• Directions for this task:
Of the material below, the lines to be retyped are those from the line containing "color(bisque_colour)" through the line containing "bpy.data.objects.remove(obj)", inclusive; reproduce them exactly.

• Material supplied:

-----

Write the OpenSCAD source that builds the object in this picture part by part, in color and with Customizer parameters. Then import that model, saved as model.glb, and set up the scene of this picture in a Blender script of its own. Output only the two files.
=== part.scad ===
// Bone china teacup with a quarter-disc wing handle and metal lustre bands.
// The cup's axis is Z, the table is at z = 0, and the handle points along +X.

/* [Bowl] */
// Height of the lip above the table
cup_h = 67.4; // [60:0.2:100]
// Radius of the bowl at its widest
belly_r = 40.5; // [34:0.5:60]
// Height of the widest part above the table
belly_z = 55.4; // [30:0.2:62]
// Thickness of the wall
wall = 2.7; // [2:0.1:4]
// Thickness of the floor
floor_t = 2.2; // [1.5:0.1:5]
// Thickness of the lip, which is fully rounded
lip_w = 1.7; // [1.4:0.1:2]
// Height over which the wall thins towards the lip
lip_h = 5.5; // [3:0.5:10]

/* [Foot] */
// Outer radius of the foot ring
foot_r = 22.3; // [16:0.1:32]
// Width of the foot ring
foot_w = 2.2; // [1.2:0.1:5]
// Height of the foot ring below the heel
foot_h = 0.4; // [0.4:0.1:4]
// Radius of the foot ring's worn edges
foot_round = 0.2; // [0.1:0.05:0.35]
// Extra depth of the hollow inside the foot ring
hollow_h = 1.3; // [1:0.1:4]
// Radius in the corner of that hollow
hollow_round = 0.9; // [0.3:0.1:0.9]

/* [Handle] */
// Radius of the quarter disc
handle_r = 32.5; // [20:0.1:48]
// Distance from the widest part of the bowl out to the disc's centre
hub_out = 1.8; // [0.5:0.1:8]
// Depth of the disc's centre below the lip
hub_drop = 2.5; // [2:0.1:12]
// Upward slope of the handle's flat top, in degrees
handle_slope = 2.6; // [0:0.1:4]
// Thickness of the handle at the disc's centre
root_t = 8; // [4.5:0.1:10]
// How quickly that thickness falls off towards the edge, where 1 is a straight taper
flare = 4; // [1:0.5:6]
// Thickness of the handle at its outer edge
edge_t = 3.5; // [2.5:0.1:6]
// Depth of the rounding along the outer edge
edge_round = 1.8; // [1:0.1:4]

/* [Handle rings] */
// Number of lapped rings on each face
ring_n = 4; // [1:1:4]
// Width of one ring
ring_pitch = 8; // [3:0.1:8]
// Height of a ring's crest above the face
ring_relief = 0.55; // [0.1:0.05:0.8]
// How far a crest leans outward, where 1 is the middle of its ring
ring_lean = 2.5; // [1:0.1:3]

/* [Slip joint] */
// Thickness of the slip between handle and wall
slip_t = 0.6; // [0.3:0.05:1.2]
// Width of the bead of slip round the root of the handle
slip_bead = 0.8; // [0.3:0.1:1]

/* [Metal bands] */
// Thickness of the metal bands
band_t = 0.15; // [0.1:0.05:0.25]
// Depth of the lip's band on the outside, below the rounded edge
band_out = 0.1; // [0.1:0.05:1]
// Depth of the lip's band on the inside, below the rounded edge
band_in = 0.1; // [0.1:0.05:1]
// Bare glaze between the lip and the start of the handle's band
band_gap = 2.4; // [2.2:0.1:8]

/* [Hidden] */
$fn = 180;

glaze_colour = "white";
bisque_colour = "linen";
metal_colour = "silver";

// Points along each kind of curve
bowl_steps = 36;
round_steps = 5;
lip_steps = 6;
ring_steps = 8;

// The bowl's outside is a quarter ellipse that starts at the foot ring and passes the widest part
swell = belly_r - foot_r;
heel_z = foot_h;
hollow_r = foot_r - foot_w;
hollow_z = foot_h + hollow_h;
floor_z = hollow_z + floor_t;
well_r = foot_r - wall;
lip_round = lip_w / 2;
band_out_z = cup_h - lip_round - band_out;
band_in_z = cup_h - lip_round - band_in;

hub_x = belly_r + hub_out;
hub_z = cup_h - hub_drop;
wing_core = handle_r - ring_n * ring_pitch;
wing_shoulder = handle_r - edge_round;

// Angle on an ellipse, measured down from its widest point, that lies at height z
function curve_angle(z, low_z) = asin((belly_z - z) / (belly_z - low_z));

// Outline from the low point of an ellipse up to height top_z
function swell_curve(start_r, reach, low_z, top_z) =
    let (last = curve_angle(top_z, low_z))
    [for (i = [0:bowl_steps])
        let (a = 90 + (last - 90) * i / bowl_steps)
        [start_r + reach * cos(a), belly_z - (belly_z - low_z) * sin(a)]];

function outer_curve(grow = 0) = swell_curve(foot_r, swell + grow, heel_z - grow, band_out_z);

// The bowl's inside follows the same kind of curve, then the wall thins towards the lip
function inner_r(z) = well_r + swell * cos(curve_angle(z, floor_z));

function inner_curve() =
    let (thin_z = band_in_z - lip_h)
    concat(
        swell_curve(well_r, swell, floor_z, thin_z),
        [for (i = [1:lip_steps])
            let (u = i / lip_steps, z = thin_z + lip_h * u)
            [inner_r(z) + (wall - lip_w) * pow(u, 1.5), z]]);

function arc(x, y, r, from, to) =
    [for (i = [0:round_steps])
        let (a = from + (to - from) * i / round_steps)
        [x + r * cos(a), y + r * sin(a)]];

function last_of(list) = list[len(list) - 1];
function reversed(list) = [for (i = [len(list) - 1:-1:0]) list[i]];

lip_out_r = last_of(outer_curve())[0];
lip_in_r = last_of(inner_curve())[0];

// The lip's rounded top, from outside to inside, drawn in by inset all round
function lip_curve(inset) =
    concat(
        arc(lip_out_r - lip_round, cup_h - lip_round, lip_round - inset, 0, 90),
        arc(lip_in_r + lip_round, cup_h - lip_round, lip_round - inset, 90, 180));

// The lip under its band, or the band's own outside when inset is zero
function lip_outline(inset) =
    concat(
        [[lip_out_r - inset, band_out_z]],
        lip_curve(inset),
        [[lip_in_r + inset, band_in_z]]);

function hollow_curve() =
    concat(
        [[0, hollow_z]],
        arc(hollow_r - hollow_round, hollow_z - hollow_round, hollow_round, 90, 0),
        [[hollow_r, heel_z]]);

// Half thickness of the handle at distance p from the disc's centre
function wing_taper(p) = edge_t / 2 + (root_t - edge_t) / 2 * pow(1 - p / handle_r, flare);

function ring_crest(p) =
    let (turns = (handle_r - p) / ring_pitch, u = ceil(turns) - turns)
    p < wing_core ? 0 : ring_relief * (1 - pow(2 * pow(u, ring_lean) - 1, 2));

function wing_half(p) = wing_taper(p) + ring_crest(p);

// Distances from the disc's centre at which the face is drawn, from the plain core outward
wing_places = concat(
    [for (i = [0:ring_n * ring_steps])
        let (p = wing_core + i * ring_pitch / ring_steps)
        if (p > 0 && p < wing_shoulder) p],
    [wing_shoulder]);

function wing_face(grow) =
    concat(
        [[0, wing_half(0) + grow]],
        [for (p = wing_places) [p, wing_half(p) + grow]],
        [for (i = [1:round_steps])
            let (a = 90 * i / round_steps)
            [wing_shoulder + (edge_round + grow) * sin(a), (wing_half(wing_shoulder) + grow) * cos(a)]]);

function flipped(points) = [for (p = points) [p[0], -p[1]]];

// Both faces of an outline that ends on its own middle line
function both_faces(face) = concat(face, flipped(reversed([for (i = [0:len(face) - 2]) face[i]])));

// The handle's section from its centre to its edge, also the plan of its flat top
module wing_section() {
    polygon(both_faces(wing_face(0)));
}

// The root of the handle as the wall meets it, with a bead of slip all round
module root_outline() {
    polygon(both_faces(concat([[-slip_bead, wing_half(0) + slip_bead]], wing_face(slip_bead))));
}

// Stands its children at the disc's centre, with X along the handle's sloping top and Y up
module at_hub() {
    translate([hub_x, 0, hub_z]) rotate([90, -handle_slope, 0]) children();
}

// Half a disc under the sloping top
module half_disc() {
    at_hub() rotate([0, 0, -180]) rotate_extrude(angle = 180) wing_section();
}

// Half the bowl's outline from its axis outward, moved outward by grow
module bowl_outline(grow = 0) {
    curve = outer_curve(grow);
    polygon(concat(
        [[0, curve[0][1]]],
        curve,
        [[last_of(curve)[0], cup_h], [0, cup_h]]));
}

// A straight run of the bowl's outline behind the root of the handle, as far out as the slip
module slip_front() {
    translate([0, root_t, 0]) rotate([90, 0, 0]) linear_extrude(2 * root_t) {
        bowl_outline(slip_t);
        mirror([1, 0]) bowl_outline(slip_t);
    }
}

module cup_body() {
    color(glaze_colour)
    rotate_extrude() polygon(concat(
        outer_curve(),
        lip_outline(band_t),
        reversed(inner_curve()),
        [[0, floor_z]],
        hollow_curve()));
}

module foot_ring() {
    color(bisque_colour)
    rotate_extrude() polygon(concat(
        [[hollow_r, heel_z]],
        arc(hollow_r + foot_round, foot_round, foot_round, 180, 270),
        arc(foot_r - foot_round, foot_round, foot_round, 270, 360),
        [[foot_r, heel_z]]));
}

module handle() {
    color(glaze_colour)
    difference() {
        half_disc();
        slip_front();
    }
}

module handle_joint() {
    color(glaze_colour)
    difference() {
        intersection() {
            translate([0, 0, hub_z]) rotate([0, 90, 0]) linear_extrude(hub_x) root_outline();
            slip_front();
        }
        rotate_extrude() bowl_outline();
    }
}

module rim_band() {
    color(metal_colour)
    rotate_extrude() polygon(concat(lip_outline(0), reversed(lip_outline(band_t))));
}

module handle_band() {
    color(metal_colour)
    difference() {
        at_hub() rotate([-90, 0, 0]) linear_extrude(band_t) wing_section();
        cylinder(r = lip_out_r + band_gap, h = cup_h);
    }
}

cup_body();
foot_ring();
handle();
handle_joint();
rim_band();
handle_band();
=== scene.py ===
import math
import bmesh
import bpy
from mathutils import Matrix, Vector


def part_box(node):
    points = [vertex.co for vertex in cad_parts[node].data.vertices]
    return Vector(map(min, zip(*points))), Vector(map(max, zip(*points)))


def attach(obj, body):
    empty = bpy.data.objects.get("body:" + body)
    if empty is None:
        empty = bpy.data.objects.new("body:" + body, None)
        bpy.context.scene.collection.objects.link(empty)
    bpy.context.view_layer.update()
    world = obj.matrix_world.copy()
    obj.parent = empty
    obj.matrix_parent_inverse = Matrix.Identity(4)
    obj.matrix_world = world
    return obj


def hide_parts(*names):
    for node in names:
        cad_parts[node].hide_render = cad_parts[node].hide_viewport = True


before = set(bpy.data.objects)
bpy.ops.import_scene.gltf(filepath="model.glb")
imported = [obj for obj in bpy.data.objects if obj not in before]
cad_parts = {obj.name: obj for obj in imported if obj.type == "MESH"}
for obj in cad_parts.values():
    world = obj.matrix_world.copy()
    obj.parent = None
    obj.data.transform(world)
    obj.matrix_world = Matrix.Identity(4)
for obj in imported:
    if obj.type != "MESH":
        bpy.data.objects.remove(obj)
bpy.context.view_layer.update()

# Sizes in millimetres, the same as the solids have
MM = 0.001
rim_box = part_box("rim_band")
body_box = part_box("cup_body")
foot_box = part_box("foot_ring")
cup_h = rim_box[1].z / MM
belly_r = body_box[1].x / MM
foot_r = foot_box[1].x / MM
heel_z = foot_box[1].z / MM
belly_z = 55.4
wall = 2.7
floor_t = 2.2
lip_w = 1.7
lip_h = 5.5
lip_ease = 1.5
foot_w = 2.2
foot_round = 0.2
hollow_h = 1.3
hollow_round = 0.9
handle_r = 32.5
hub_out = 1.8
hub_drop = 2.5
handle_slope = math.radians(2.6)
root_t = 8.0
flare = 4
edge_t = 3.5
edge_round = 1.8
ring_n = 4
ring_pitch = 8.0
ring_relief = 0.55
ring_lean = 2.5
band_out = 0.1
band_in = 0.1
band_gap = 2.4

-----

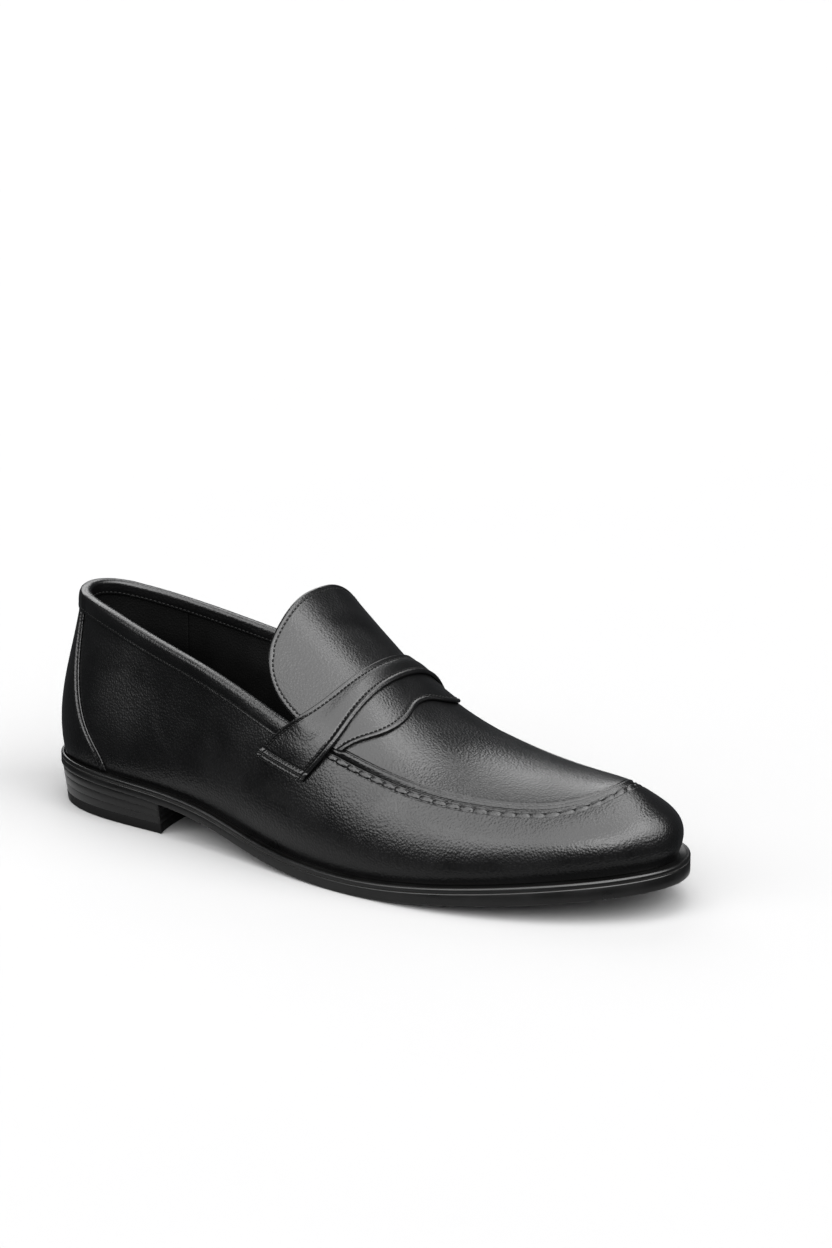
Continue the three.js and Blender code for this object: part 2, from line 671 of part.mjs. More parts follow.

-----

• Response below:
    color(bisque_colour)
    rotate_extrude() polygon(concat(
        [[hollow_r, heel_z]],
        arc(hollow_r + foot_round, foot_round, foot_round, 180, 270),
        arc(foot_r - foot_round, foot_round, foot_round, 270, 360),
        [[foot_r, heel_z]]));
}

module handle() {
    color(glaze_colour)
    difference() {
        half_disc();
        slip_front();
    }
}

module handle_joint() {
    color(glaze_colour)
    difference() {
        intersection() {
            translate([0, 0, hub_z]) rotate([0, 90, 0]) linear_extrude(hub_x) root_outline();
            slip_front();
        }
        rotate_extrude() bowl_outline();
    }
}

module rim_band() {
    color(metal_colour)
    rotate_extrude() polygon(concat(lip_outline(0), reversed(lip_outline(band_t))));
}

module handle_band() {
    color(metal_colour)
    difference() {
        at_hub() rotate([-90, 0, 0]) linear_extrude(band_t) wing_section();
        cylinder(r = lip_out_r + band_gap, h = cup_h);
    }
}

cup_body();
foot_ring();
handle();
handle_joint();
rim_band();
handle_band();
=== scene.py ===
import math
import bmesh
import bpy
from mathutils import Matrix, Vector


def part_box(node):
    points = [vertex.co for vertex in cad_parts[node].data.vertices]
    return Vector(map(min, zip(*points))), Vector(map(max, zip(*points)))


def attach(obj, body):
    empty = bpy.data.objects.get("body:" + body)
    if empty is None:
        empty = bpy.data.objects.new("body:" + body, None)
        bpy.context.scene.collection.objects.link(empty)
    bpy.context.view_layer.update()
    world = obj.matrix_world.copy()
    obj.parent = empty
    obj.matrix_parent_inverse = Matrix.Identity(4)
    obj.matrix_world = world
    return obj


def hide_parts(*names):
    for node in names:
        cad_parts[node].hide_render = cad_parts[node].hide_viewport = True


before = set(bpy.data.objects)
bpy.ops.import_scene.gltf(filepath="model.glb")
imported = [obj for obj in bpy.data.objects if obj not in before]
cad_parts = {obj.name: obj for obj in imported if obj.type == "MESH"}
for obj in cad_parts.values():
    world = obj.matrix_world.copy()
    obj.parent = None
    obj.data.transform(world)
    obj.matrix_world = Matrix.Identity(4)
for obj in imported:
    if obj.type != "MESH":
        bpy.data.objects.remove(obj)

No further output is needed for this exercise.